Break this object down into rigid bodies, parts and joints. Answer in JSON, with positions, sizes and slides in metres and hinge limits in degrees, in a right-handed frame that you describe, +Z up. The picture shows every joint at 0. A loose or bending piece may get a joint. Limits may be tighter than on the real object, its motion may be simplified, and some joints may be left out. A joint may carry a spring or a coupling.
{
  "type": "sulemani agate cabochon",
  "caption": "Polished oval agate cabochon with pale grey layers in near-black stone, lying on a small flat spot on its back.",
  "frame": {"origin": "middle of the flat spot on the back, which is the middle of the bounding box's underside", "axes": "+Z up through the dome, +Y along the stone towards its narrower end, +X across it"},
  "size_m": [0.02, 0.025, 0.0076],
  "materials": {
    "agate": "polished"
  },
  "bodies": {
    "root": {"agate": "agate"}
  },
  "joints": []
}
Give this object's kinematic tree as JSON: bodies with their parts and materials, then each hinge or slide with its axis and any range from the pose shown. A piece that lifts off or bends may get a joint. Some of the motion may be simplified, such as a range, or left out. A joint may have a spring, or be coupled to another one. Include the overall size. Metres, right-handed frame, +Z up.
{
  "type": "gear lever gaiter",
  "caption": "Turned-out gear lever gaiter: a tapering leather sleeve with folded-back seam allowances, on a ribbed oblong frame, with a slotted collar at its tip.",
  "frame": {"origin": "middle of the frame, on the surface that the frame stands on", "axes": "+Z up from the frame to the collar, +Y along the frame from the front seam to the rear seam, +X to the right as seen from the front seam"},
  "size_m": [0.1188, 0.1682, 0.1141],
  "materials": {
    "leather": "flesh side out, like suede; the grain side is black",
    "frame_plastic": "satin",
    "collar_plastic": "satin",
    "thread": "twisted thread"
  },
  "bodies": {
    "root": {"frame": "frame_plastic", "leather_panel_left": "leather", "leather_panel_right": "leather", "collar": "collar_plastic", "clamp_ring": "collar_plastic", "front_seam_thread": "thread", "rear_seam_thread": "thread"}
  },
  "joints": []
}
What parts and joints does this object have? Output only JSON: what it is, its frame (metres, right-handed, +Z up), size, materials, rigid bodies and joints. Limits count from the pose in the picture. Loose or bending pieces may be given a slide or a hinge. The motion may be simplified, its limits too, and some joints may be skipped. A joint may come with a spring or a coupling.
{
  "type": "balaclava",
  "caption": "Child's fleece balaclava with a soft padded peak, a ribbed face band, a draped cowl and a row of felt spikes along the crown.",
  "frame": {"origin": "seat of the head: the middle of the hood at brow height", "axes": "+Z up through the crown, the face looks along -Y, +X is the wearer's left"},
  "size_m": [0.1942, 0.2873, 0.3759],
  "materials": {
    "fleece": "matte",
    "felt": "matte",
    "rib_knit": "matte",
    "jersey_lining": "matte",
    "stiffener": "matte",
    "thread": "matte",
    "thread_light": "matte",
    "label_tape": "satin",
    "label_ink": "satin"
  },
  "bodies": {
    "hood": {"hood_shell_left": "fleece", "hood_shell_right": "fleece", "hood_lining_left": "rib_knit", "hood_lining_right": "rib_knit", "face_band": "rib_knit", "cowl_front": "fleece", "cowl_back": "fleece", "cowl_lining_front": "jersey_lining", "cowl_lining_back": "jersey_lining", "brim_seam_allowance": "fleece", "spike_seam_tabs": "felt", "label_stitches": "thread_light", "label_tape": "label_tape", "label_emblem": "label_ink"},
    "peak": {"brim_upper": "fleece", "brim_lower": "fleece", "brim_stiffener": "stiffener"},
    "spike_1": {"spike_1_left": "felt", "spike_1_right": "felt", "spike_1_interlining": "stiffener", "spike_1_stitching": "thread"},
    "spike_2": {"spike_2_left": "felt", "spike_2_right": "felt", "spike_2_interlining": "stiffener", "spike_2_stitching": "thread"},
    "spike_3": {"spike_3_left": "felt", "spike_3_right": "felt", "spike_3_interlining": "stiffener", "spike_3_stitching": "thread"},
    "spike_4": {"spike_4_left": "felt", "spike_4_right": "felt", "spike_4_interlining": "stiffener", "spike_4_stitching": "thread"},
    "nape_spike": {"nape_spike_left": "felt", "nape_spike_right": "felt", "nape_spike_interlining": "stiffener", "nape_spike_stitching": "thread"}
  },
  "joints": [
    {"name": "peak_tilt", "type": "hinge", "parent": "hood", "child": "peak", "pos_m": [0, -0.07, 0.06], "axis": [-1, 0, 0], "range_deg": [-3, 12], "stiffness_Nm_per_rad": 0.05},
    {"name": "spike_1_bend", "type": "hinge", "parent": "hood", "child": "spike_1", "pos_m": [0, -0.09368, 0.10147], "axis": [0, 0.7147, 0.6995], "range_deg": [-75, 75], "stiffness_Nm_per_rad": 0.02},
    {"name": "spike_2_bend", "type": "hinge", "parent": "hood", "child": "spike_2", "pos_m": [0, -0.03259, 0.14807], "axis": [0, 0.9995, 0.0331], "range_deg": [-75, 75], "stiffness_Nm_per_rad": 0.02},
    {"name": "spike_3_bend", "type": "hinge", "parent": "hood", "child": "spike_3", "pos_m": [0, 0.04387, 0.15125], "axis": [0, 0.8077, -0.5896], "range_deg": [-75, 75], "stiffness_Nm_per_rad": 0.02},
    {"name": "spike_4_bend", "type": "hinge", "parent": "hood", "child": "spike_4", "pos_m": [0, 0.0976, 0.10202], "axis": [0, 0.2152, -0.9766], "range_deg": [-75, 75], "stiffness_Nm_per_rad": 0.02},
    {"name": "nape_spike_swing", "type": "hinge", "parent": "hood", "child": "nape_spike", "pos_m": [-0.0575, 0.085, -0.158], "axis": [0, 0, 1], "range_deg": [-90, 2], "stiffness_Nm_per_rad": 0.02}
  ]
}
------------------------
Extract all of the data above without altering anything.

Break this object down into rigid bodies, parts and joints. Answer in JSON, with positions, sizes and slides in metres and hinge limits in degrees, in a right-handed frame that you describe, +Z up. The picture shows every joint at 0. A loose or bending piece may get a joint. Limits may be tighter than on the real object, its motion may be simplified, and some joints may be left out. A joint may carry a spring or a coupling.
{
  "type": "sulemani agate cabochon",
  "caption": "Polished oval agate cabochon with pale grey layers in near-black stone, lying on a small flat spot on its back.",
  "frame": {"origin": "middle of the flat spot on the back, which is the middle of the bounding box's underside", "axes": "+Z up through the dome, +Y along the stone towards its narrower end, +X across it"},
  "size_m": [0.02, 0.025, 0.0076],
  "materials": {
    "agate": "polished"
  },
  "bodies": {
    "root": {"agate": "agate"}
  },
  "joints": []
}
Give this object's kinematic tree as JSON: bodies with their parts and materials, then each hinge or slide with its axis and any range from the pose shown. A piece that lifts off or bends may get a joint. Some of the motion may be simplified, such as a range, or left out. A joint may have a spring, or be coupled to another one. Include the overall size. Metres, right-handed frame, +Z up.
{
  "type": "gear lever gaiter",
  "caption": "Turned-out gear lever gaiter: a tapering leather sleeve with folded-back seam allowances, on a ribbed oblong frame, with a slotted collar at its tip.",
  "frame": {"origin": "middle of the frame, on the surface that the frame stands on", "axes": "+Z up from the frame to the collar, +Y along the frame from the front seam to the rear seam, +X to the right as seen from the front seam"},
  "size_m": [0.1188, 0.1682, 0.1141],
  "materials": {
    "leather": "flesh side out, like suede; the grain side is black",
    "frame_plastic": "satin",
    "collar_plastic": "satin",
    "thread": "twisted thread"
  },
  "bodies": {
    "root": {"frame": "frame_plastic", "leather_panel_left": "leather", "leather_panel_right": "leather", "collar": "collar_plastic", "clamp_ring": "collar_plastic", "front_seam_thread": "thread", "rear_seam_thread": "thread"}
  },
  "joints": []
}
What parts and joints does this object have? Output only JSON: what it is, its frame (metres, right-handed, +Z up), size, materials, rigid bodies and joints. Limits count from the pose in the picture. Loose or bending pieces may be given a slide or a hinge. The motion may be simplified, its limits too, and some joints may be skipped. A joint may come with a spring or a coupling.
{
  "type": "balaclava",
  "caption": "Child's fleece balaclava with a soft padded peak, a ribbed face band, a draped cowl and a row of felt spikes along the crown.",
  "frame": {"origin": "seat of the head: the middle of the hood at brow height", "axes": "+Z up through the crown, the face looks along -Y, +X is the wearer's left"},
  "size_m": [0.1942, 0.2873, 0.3759],
  "materials": {
    "fleece": "matte",
    "felt": "matte",
    "rib_knit": "matte",
    "jersey_lining": "matte",
    "stiffener": "matte",
    "thread": "matte",
    "thread_light": "matte",
    "label_tape": "satin",
    "label_ink": "satin"
  },
  "bodies": {
    "hood": {"hood_shell_left": "fleece", "hood_shell_right": "fleece", "hood_lining_left": "rib_knit", "hood_lining_right": "rib_knit", "face_band": "rib_knit", "cowl_front": "fleece", "cowl_back": "fleece", "cowl_lining_front": "jersey_lining", "cowl_lining_back": "jersey_lining", "brim_seam_allowance": "fleece", "spike_seam_tabs": "felt", "label_stitches": "thread_light", "label_tape": "label_tape", "label_emblem": "label_ink"},
    "peak": {"brim_upper": "fleece", "brim_lower": "fleece", "brim_stiffener": "stiffener"},
    "spike_1": {"spike_1_left": "felt", "spike_1_right": "felt", "spike_1_interlining": "stiffener", "spike_1_stitching": "thread"},
    "spike_2": {"spike_2_left": "felt", "spike_2_right": "felt", "spike_2_interlining": "stiffener", "spike_2_stitching": "thread"},
    "spike_3": {"spike_3_left": "felt", "spike_3_right": "felt", "spike_3_interlining": "stiffener", "spike_3_stitching": "thread"},
    "spike_4": {"spike_4_left": "felt", "spike_4_right": "felt", "spike_4_interlining": "stiffener", "spike_4_stitching": "thread"},
    "nape_spike": {"nape_spike_left": "felt", "nape_spike_right": "felt", "nape_spike_interlining": "stiffener", "nape_spike_stitching": "thread"}
  },
  "joints": [
    {"name": "peak_tilt", "type": "hinge", "parent": "hood", "child": "peak", "pos_m": [0, -0.07, 0.06], "axis": [-1, 0, 0], "range_deg": [-3, 12], "stiffness_Nm_per_rad": 0.05},
    {"name": "spike_1_bend", "type": "hinge", "parent": "hood", "child": "spike_1", "pos_m": [0, -0.09368, 0.10147], "axis": [0, 0.7147, 0.6995], "range_deg": [-75, 75], "stiffness_Nm_per_rad": 0.02},
    {"name": "spike_2_bend", "type": "hinge", "parent": "hood", "child": "spike_2", "pos_m": [0, -0.03259, 0.14807], "axis": [0, 0.9995, 0.0331], "range_deg": [-75, 75], "stiffness_Nm_per_rad": 0.02},
    {"name": "spike_3_bend", "type": "hinge", "parent": "hood", "child": "spike_3", "pos_m": [0, 0.04387, 0.15125], "axis": [0, 0.8077, -0.5896], "range_deg": [-75, 75], "stiffness_Nm_per_rad": 0.02},
    {"name": "spike_4_bend", "type": "hinge", "parent": "hood", "child": "spike_4", "pos_m": [0, 0.0976, 0.10202], "axis": [0, 0.2152, -0.9766], "range_deg": [-75, 75], "stiffness_Nm_per_rad": 0.02},
    {"name": "nape_spike_swing", "type": "hinge", "parent": "hood", "child": "nape_spike", "pos_m": [-0.0575, 0.085, -0.158], "axis": [0, 0, 1], "range_deg": [-90, 2], "stiffness_Nm_per_rad": 0.02}
  ]
}